Bibbia Ebraica
Bibbia Ebraica

Musar su Cantico dei cantici 2:9

דּוֹמֶ֤ה דוֹדִי֙ לִצְבִ֔י א֖וֹ לְעֹ֣פֶר הָֽאַיָּלִ֑ים הִנֵּה־זֶ֤ה עוֹמֵד֙ אַחַ֣ר כָּתְלֵ֔נוּ מַשְׁגִּ֙יחַ֙ מִן־הַֽחֲלֹּנ֔וֹת מֵצִ֖יץ מִן־הַֽחֲרַכִּֽים׃

La mia amata è come una gazzella o un giovane cervo; Ecco, sta dietro il nostro muro, guarda attraverso le finestre, guarda attraverso la grata.

Kav HaYashar

There is one strategy that can save a person from even a trace of conceit when he propounds his Torah insights in public. That is, by recalling that even if he is by far the greatest scholar of his generation he is still not on the level of Rabbi Shimon ben Yochai, yet Rabbi Shimon was exceedingly humble.

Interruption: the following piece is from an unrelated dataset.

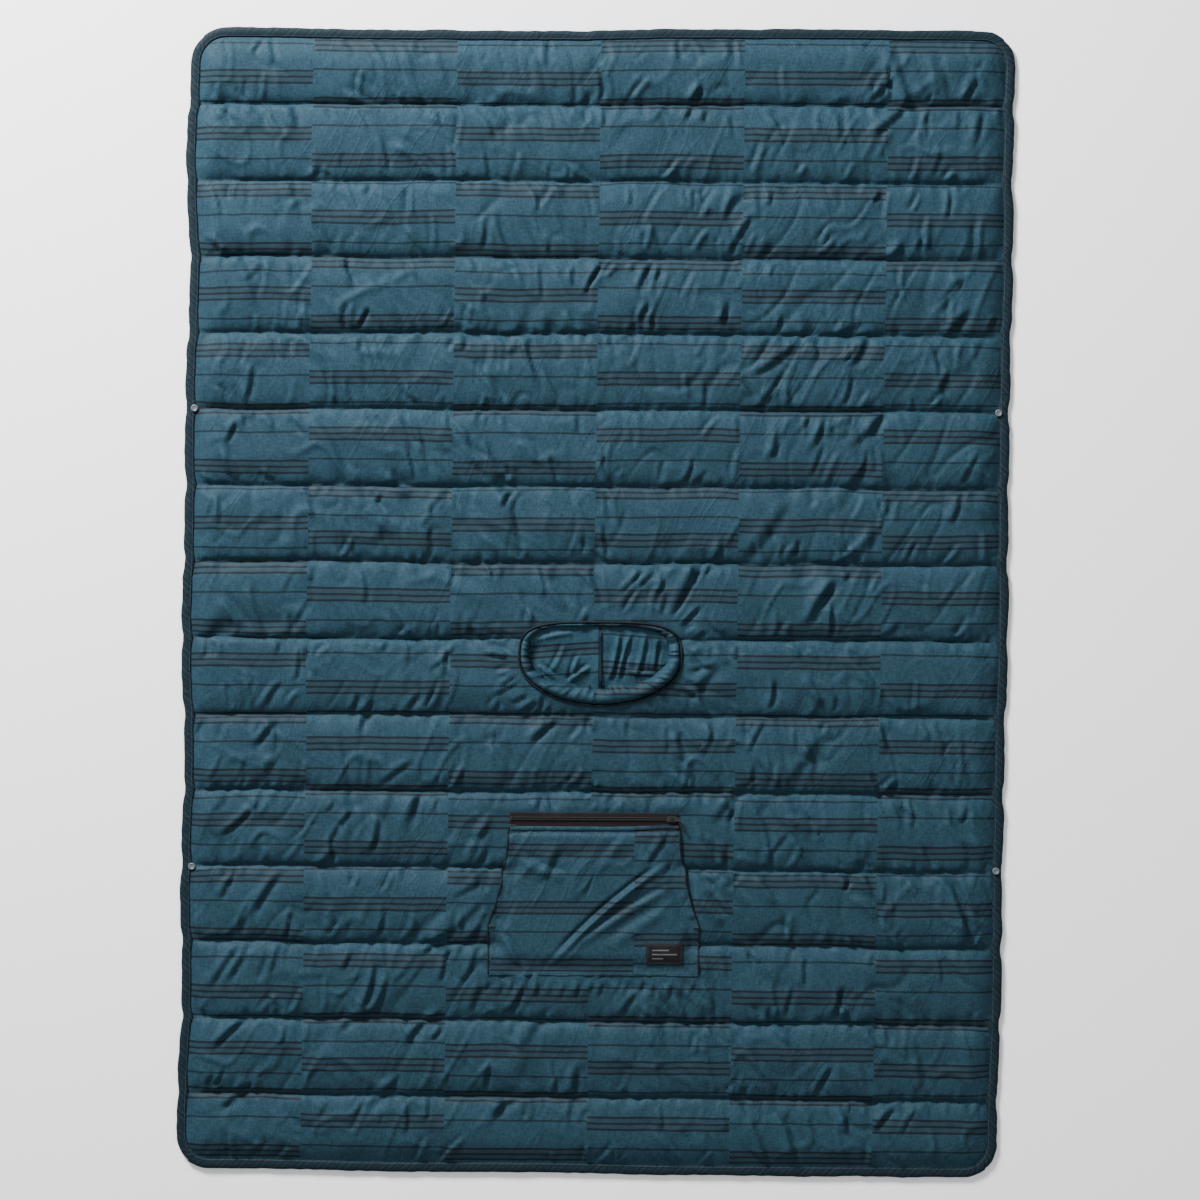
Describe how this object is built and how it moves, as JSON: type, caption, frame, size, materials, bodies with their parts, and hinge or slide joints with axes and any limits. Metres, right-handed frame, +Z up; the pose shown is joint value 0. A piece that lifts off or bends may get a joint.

Thus it is related in the Zohar on Parashas Shemos (14a): Rabbi Chiyya used to go to the masters of the Mishnah in order to learn from them. When he went to the house of Rabbi Shimon ben Yochai he saw that it was divided by a partition. Rabbi Chiyya was surprised and said to himself, “I will listen from outside.” He heard Rabbi Shimon saying, “[It is written,] ‘Flee, my beloved, and resemble a deer, etc.’ (Shir HaShirim 8:14). There is no other creature that behaves like the deer. When it flees it goes a short distance and then turns its head to look back at the place from which it fled. Then all along the way it turns its head back constantly. “This is what Israel was saying in this verse, ‘Master of the Universe! If we cause you to abandon us, may it be Your will to flee in the manner of the deer by continually looking back towards the place where you left us! This is also the manner of the creature called the ‘fawn of the harts.’ For this reason Shlomo said, ‘Resemble a deer or a fawn of the harts.’ This is what is stated in the verse, ‘And yet for all that, when they are in the land of their enemies I will not revile them nor will I utterly reject them to destroy them, etc.’ (Vayikra 26:44).”